You can have a smear at any time so long as you are not bleeding. In the past, smears were preferable around midcycle – on day 14 – but these days this is rarely needed. If you are on a form of hormonal contraception, you will not be ovulating anyway, and will not have a day 14. This might be needed in older women, who are having natural cycles, if it has been hard to get enough cells on the smear in the past. But don’t let the day 14 issue confuse the situation.
If you are aged 40 plus, and find smears uncomfortable, you might benefit from using some topical estrogen in the vagina for 4 -6 weeks before your smear test. Ask your GP or the sexual health doctor or nurse about this. You do need to stop using the cream or pessaries at least 2 days before the smear test.
HPV vaccination
In the UK, HPV vaccinations are offered to girls and boys aged 12 and 13, when they are in year 8. They then have a second dose 6 -24 months later. The idea is to create HPV antibodies before they become sexually active and encounter the HPV virus through normal sexual activity. HPV causes cancer of the cervix, vulva, vagina, anus, penis, as well as some head and neck cancers.

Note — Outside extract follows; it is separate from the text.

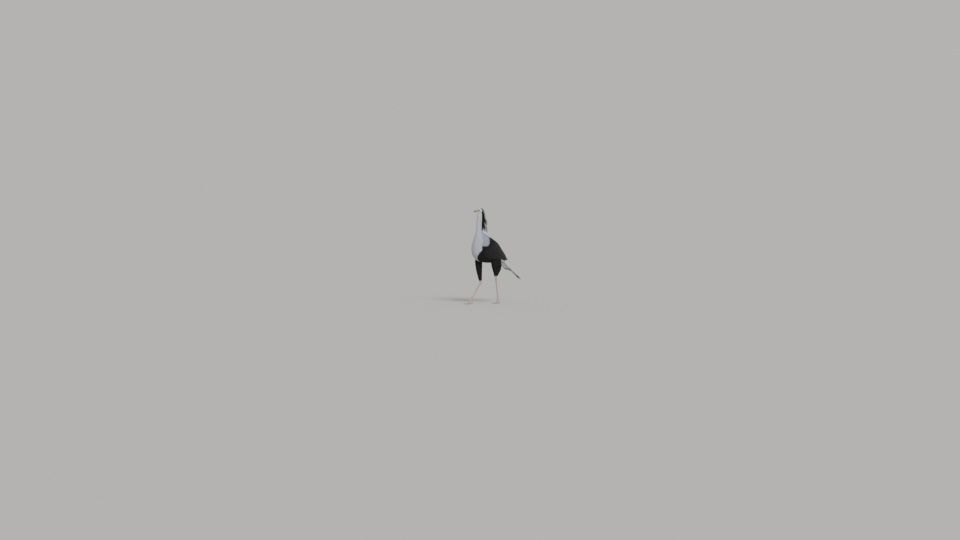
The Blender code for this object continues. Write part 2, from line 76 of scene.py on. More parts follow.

Between 2009 and 2018, over 10 million doses of the HPV vaccines were administered. The vaccines have been proven to be safe and highly effective. In a recent 2019 study, which included over 66 million young men and women, HPV vaccination showed an 83% reduction in high-risk HPV in teenage girls and a 66% reduction in women aged 20-24. There was also a 51% reduction in precancerous changes to the cervix in teenage girls and a 31% reduction in women aged 20-24.
Don’t smoke
Some studies suggest the viral load of HPV is higher in the cervix of women who smoke than in non-smokers. The reasons for this are not well understood, however, a toxin in cigarette smoke known as Benzo[a]pyren has been shown to stimulate HPV multiplication.
Protect yourself from HPV by using a condom
Consistent and careful use of condoms can help prevent the acquisition, not just of HPV infection, but also other STIs. It can also help cause regression of abnormal cells if they are present on the cervix. However, having sex with an HPV infected partner, even once, without a condom, is likely to result in the transmission of infection. Most UK adults will be infected with HPV at least once in a lifetime.

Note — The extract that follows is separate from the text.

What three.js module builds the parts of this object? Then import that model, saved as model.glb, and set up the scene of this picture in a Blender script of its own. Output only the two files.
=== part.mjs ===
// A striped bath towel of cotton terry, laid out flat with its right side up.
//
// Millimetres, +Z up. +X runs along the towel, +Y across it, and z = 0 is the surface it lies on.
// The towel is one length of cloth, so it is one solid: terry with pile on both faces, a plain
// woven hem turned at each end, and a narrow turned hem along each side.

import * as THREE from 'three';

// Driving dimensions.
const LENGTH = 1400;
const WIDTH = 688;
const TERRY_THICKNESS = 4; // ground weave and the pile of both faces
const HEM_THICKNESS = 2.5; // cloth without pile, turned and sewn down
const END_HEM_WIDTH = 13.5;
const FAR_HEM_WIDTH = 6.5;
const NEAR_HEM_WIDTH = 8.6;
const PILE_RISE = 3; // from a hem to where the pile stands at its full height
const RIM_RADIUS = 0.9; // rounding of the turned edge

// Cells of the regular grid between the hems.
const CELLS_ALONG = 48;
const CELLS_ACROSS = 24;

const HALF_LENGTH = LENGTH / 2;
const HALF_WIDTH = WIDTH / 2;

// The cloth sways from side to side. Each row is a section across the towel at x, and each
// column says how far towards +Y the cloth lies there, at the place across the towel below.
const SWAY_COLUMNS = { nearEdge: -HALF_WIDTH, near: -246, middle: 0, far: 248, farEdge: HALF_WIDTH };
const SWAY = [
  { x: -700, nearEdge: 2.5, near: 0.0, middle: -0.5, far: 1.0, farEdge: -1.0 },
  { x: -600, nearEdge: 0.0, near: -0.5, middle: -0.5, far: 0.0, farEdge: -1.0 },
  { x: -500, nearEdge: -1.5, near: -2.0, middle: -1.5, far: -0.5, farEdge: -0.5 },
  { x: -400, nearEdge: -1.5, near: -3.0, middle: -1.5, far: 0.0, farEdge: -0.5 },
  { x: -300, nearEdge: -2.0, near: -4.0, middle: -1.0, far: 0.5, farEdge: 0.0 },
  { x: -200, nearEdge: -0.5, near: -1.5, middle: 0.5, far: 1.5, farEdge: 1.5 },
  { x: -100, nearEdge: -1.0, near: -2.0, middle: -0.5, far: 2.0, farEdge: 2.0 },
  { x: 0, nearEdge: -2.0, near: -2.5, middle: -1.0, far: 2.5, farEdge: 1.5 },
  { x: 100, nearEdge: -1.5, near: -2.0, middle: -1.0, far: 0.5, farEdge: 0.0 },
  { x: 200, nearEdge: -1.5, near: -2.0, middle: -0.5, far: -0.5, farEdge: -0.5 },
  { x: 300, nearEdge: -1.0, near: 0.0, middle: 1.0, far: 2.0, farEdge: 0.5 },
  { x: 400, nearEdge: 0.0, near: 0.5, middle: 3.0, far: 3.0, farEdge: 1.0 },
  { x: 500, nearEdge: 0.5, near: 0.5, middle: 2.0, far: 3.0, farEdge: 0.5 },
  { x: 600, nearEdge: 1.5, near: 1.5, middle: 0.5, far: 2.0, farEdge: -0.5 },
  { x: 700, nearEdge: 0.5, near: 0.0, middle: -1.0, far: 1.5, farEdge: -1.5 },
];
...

The best sexual health advice at present is that women should use a condom for STI protection as well as, not instead of, a reliable method of contraception to prevent an unplanned pregnancy. If a male partner will not use a condom, women do have the option of using the female condom, the Femidom.

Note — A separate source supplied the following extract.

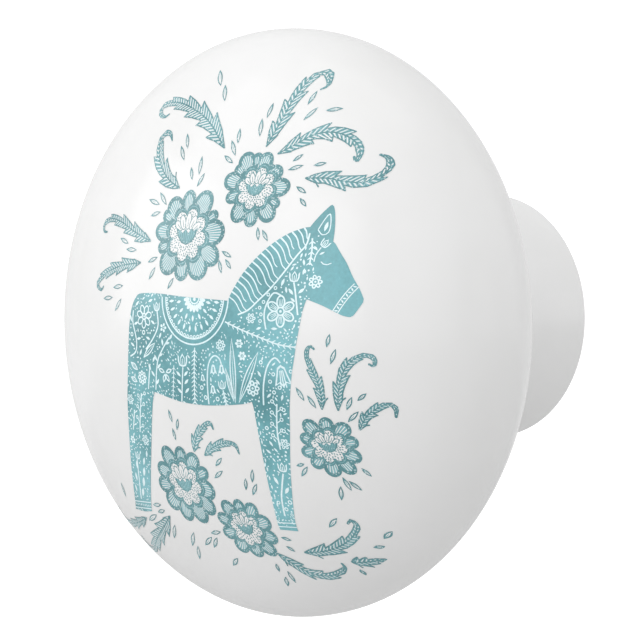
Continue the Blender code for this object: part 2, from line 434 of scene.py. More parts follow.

Cervical cancer is linked to an increased number of lifetime sexual partners. For good sexual health, you should try to avoid multiple partners , or overlapping partners, as this is associated with increased risk.
Helen Baker founded and runs We Are All Smear Ready, a craftivism campaign to raise awareness of the importance of cervical screening and addressing the barriers of body image and embarrassment, two of the main barriers to attending appointments. She says;
‘With body image and embarrassment being two of the main barriers to attending a smear test, this Craftivist campaign spreads the message that you don’t have to be beach ready to be smear ready, we are all smear ready. It really doesn’t matter how your lady garden looks, nurses have seen all varieties and don’t care what yours looks like.
With so much focus on the external aspect of our bodies we can often overlook how important it is to look after our bodies internally but these mini handcrafted pants as a gentle reminder that cervical screening and HPV vaccines are the best ways to protect yourself from cervical cancer. By making and sharing mini pants and boxers during Cervical Cancer Prevention Week, we can help to spread this important and potentially life-saving message to anyone with a cervix.’